A Common House is a space that is like an extension of each person’s individual home. The price of each home includes a share of the cost of the Common House. Owners share the space. The Common House is the heart of a cohousing community. Our Common House has a kitchen, spacious dining area suitable for shared meals and community meetings, comfortable living room, media room, exercise equipment room, yoga/meditative movements room and guest rooms.
How do you handle shared meals?
Most cohousing communities have shared meals at least once a week. Some are potlucks; some are prepared by a team of volunteers at low cost to those who eat. We are just getting organized, but we have some very good cooks among our Shepherd Village members so we expect to have shared meals more than once a week!
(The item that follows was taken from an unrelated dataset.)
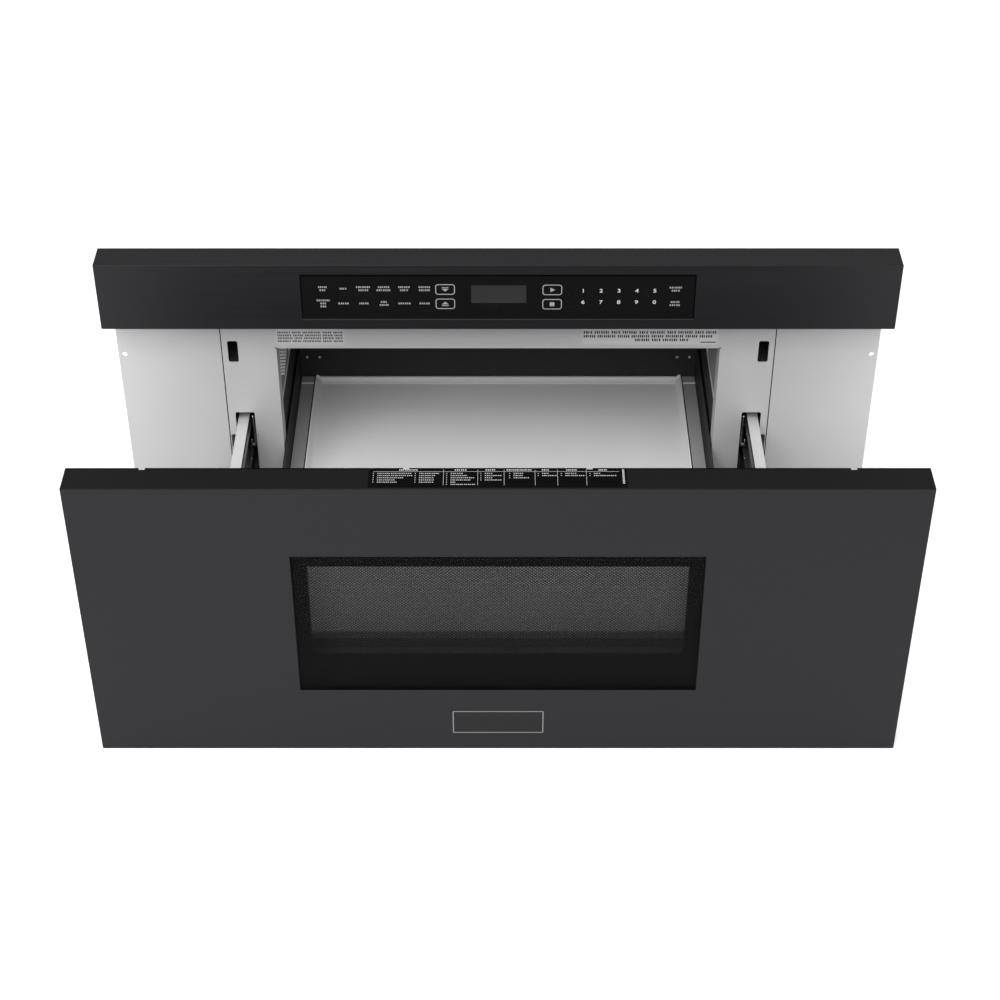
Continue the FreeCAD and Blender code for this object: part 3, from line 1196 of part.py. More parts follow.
def make_fan():
    """The cooling fan on the rear panel: ring and plate, blade, and the motor on its arms."""
    half = "fan_r + fan_ring_play + fan_ring_t"
    ring_in = "fan_r + fan_ring_play"
    across = ("fan_x - (%s)" % half, "fan_x + %s" % half)
    high = ("fan_z - (%s)" % half, "fan_z + %s" % half)
    plate = span_box(across, (FAN_BACK + " - fan_plate_t", FAN_BACK), high)
    ring = cylinder(("fan_x", FAN_FRONT, "fan_z"), half, "fan_housing_d", "Y")
    hole = cylinder(("fan_x", FAN_FRONT + " - over", "fan_z"), ring_in, "fan_housing_d + 2 * over", "Y")
    node(cut(join(plate, ring), hole), "fan_housing")

    blade_back = FAN_MID
    blade_front = "%s - fan_blade_d" % blade_back
    hub = cylinder(("fan_x", blade_front, "fan_z"), "fan_hub_r", "fan_blade_d", "Y")
    shaft = cylinder(("fan_x", FAN_FRONT + " - fan_arm_w / 2 - fan_motor_d / 2", "fan_z"), "fan_shaft_r",
                     "(%s) - (%s - fan_arm_w / 2 - fan_motor_d / 2)" % (blade_front, FAN_FRONT), "Y")
    count = int(number("fan_blades"))
    root = number("fan_hub_r - fan_blade_t")
    reach = number("fan_r") - root
    depth = number("fan_blade_d")
    slabs = []
    for index in range(count):
        corner = FreeCAD.Vector(root, -number("fan_blade_t") / 2, -depth / 2)
        slab = Part.makeBox(reach, number("fan_blade_t"), depth, corner)
        slab.rotate(FreeCAD.Vector(), FreeCAD.Vector(1, 0, 0), FAN_PITCH)
        slab.rotate(FreeCAD.Vector(), FreeCAD.Vector(0, 0, 1), 360 * index / count)
        slab.rotate(FreeCAD.Vector(), FreeCAD.Vector(1, 0, 0), -90)
        slabs.append(shaped(slab, "fan_x", "%s - fan_blade_d / 2" % blade_back, "fan_z"))
    node(join(hub, *slabs, shaft), "fan_blade")

    motor_back = FAN_FRONT
    arm = "fan_arm_w / 2"
    rim = "fan_r + fan_ring_play + fan_ring_t"
    arms = [
        span_box(("fan_x - (%s)" % rim, "fan_x + %s" % rim), (motor_back + " - " + arm, motor_back),
                 ("fan_z - fan_arm_w / 2", "fan_z + fan_arm_w / 2")),
        span_box(("fan_x - fan_arm_w / 2", "fan_x + fan_arm_w / 2"), (motor_back + " - " + arm, motor_back),
                 ("fan_z - (%s)" % rim, "fan_z + %s" % rim)),
    ]
    can = cylinder(("fan_x", "%s - %s - fan_motor_d" % (motor_back, arm), "fan_z"), "fan_motor_r",
                   "fan_motor_d + " + arm, "Y")
    bore = cylinder(("fan_x", "%s - %s - fan_motor_d / 2 - face_play" % (motor_back, arm), "fan_z"),
                    "fan_shaft_r + run_play", "fan_motor_d + fan_arm_w", "Y")
    node(cut(join(*arms, can), bore), "fan_motor")


def make_air_duct():
    """The duct that leads the fan's air from its motor to the magnetron's fins."""
    top = "%s - duct_top_drop" % CAVITY_ROOF
    low = "%s - magnetron_hh" % CAVITY_ROOF
    left = "magnetron_w / 2 + cutout_hh + duct_t"
    right = "fan_x + fan_motor_r"
    front = MAGNETRON_Y + " - magnetron_d / 2"
    rear = MAGNETRON_Y + " + magnetron_d / 2"
    outer = span_box((left, right), (front, rear), (low, top))
    inner = span_box((left + " - over", right + " - duct_t"), (front + " + duct_t", rear + " + over"),
                     (low + " + duct_t", top + " - duct_t"))
    hood = cut(outer, inner)
    leg = span_box((right + " - 3 * duct_t", right), (front, front + " + 3 * duct_t"), ("base_t", low))
    node(join(hood, leg), "air_duct")


# ---------------------------------------------------------------- electronics

def board_on_posts(x, y, z, width, depth, parts):
    """A circuit board on four standoffs, with its larger parts as blocks."""
    inset = "2 * standoff_r"
    top = "%s + standoff_hh + board_t" % z
    pieces = [box((x, y, "%s + standoff_hh" % z), (width, depth, "board_t"))]
    for px in ("%s + %s" % (x, inset), "%s + %s - %s" % (x, width, inset)):
        for py in ("%s + %s" % (y, inset), "%s + %s - %s" % (y, depth, inset)):
            pieces.append(cylinder((px, py, z), "standoff_r", "standoff_hh"))
    for share_x, share_y, size_x, size_y, rise in parts:
        pieces.append(box(("%s + %s * %s" % (x, width, share_x), "%s + %s * %s" % (y, depth, share_y), top),
                          ("%s * %s" % (width, size_x), "%s * %s" % (depth, size_y), rise)))
    return join(*pieces)


def make_electronics():
    """The power board, the noise filter, the oven lamp and the steam sensor on the cavity's roof."""
    parts = [(0.1, 0.12, 0.3, 0.28, "4 * standoff_hh"), (0.55, 0.15, 0.14, 0.16, "3 * standoff_hh"),
             (0.55, 0.45, 0.14, 0.16, "3 * standoff_hh"), (0.15, 0.6, 0.2, 0.2, "2 * standoff_hh")]
    board = board_on_posts("power_board_x", "power_board_y", CAVITY_ROOF, "power_board_w",
                           "power_board_d", parts)
    node(board, "power_board")

    parts = [(0.12, 0.2, 0.34, 0.5, "3 * standoff_hh"), (0.6, 0.2, 0.25, 0.3, "2 * standoff_hh")]
    board = board_on_posts("inlet_x", "cavity_d - noise_board_d - standoff_r", CAVITY_ROOF, "noise_board_w",
                           "noise_board_d", parts)
    node(board, "noise_filter")

    half = "lamp_w / 2"
    shell = span_box(("lamp_x - " + half, "lamp_x + " + half), (LAMP_Y + " - " + half, LAMP_Y + " + " + half),
                     (CAVITY_ROOF, CAVITY_ROOF + " + lamp_hh"))
    room = span_box(("lamp_x - %s + duct_t" % half, "lamp_x + %s - duct_t" % half),
                    ("%s - %s + duct_t" % (LAMP_Y, half), "%s + %s - duct_t" % (LAMP_Y, half)),
                    (CAVITY_ROOF + " - over", CAVITY_ROOF + " + lamp_hh - duct_t"))
    bulb_z = CAVITY_ROOF + " + lamp_hh - duct_t - bulb_hh"
    bulb = cylinder(("lamp_x", LAMP_Y, bulb_z), "bulb_r", "bulb_hh")
    node(join(cut(shell, room), bulb), "oven_lamp")

    base = span_box(("sensor_x - sensor_w / 2", "sensor_x + sensor_w / 2"),
                    ("feed_y - sensor_w / 2", "feed_y + sensor_w / 2"),
                    (CAVITY_ROOF, CAVITY_ROOF + " + sensor_hh / 2"))
    can = cylinder(("sensor_x", "feed_y", CAVITY_ROOF + " + sensor_hh / 2"), "sensor_r", "sensor_hh / 2")
    node(join(base, can), "steam_sensor")


# ---------------------------------------------------------------- inlet and screws

def make_inlet():
    """The bush in the rear panel that a supply cord would pass through."""
    back = "chassis_d + inlet_flange_t"
    front = REAR_FACE + " - inlet_flange_t"
    body = cylinder(("inlet_x", front, INLET_Z), "inlet_body_r", "(%s) - (%s)" % (back, front), "Y")
    flanges = [cylinder(("inlet_x", y, INLET_Z), "inlet_flange_r", "inlet_flange_t", "Y")
               for y in (front, "chassis_d")]
    hole = cylinder(("inlet_x", front + " - over", INLET_Z), "inlet_r",
                    "(%s) - (%s) + 2 * over" % (back, front), "Y")
    node(cut(join(body, *flanges), hole), "supply_inlet")


def make_screws():
    """The sheet screws that hold the rear panel."""
    screws = []
    for x, z in rear_screw_places():
        head = cylinder((x, "chassis_d", z), "screw_head_r", "screw_head_hh", "Y")
        shank = cylinder((x, "chassis_d - screw_shank", z), "screw_r", "screw_shank", "Y")
        screws.append(join(head, shank))
    node(join(*screws), "rear_screws")


# ---------------------------------------------------------------- the whole

def build():
    """Makes every sub-part, checks it and writes it."""
    make_base_pan()
    make_outer_cover()
    make_rear_panel()
    make_front_plate()
    make_wings()
    make_cavity()
    make_vent_plates()
    make_stirrer_cover()
    make_control_panel()
    make_drawer_skin()
    make_window()
    make_badge()
    make_latch_hooks()
    make_drawer_pan()
    make_tray()
    make_slides()
    make_drive()
    make_interlocks()
    make_waveguide()
    make_stirrer()
    make_magnetron()
    make_high_voltage()
    make_fan()
    make_air_duct()
    make_electronics()
    make_inlet()
    make_screws()
    doc.recompute()

    for thing in doc.Objects:
        if {"Invalid", "Error"} & set(thing.State):
            raise RuntimeError("%s (%s) failed to recompute" % (thing.Label, thing.Name))
    for thing in NODES:
        if thing.Shape.isNull() or not thing.Shape.isValid() or not thing.Shape.Solids:
            raise RuntimeError("%s has no valid solid" % thing.Label)

    os.makedirs("parts", exist_ok=True)
    for thing in NODES:
        thing.Shape.exportStep("parts/%s.step" % thing.Label)
    print(len(NODES), "sub-parts written")


build()
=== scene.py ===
import json
import math

import bmesh
import bpy
from mathutils import Matrix, Vector


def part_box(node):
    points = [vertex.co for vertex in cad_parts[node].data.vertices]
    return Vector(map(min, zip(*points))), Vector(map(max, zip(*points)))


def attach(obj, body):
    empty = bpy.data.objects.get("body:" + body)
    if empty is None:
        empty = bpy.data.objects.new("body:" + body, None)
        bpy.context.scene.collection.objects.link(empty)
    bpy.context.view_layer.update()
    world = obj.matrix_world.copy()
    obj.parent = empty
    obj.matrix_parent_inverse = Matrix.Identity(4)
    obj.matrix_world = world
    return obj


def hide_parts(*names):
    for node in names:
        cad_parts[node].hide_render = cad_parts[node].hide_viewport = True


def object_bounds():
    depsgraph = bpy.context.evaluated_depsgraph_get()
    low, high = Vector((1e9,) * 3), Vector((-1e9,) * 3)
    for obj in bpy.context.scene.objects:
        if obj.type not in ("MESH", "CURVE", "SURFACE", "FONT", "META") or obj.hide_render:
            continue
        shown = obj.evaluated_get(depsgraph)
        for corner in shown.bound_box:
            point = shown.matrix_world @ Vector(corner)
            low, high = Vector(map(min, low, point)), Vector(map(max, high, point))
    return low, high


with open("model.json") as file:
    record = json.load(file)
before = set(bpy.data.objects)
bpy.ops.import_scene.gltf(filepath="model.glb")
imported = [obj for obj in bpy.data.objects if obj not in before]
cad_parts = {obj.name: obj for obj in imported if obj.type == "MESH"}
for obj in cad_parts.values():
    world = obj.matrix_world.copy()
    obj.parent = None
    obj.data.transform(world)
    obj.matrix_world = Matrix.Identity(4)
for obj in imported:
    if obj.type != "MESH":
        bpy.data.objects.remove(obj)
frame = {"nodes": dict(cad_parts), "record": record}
cad_low, cad_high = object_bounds()

# The looks of a microwave drawer. Shapes are drawn in millimetres of the part's frame:
# X to the right as seen from the front, Y to the back and Z up.
MM = 0.001


def box_mm(node):
    """A CAD node's lowest and highest corners at rest, in millimetres."""
    low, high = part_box(node)
    return low / MM, high / MM


GLASS_LOW, GLASS_HIGH = box_mm("touch_glass")
PANEL_HIGH = box_mm("panel_skin")[1]
SKIN_HIGH = box_mm("drawer_front_skin")[1]
WINDOW_LOW, WINDOW_HIGH = box_mm("window_glass")
SCREEN_LOW, SCREEN_HIGH = box_mm("perforated_screen")
BADGE_LOW, BADGE_HIGH = box_mm("badge_plate")
TRAY_LOW, TRAY_HIGH = box_mm("glass_tray")
PAN_HIGH = box_mm("drawer_pan")[1]
BRACKET_LOW, BRACKET_HIGH = box_mm("rail_bracket_right")
PLATE_LOW, PLATE_HIGH = box_mm("front_plate")
WING_LOW, WING_HIGH = box_mm("wing_left")
VENT_LOW, VENT_HIGH = box_mm("vent_plates")
CASE_LOW, CASE_HIGH = box_mm("outer_cover")
REAR_LOW, REAR_HIGH = box_mm("rear_screws")


# ---------------------------------------------------------------- materials

NOISE_LOW, NOISE_HIGH = 0.3, 0.7
BANDS_PER_SCALE = 20 / (2 * math.pi)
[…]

What shared activities will there be?
Besides common meals, meetings, work parties and other gatherings, cohousing makes it easy to become part of a group that does spontaneous activities together, such as go to a movie or watch one together at home, go for a hike, kayak float, or a bike ride. The design of the community will make it easy to connect with one or more people who enjoy the same things as you. The whole community will probably celebrate some events together in the Common House or elsewhere on the land. Working together to garden, landscape or maintain the Common House can be a fun way to grow relationships.
Is there a “no smoking” policy?
Yes, our members have adopted a very clear “no smoking” policy concerning all buildings (private and shared) and anywhere on the grounds. We are committed to the health and well-being of all of our members.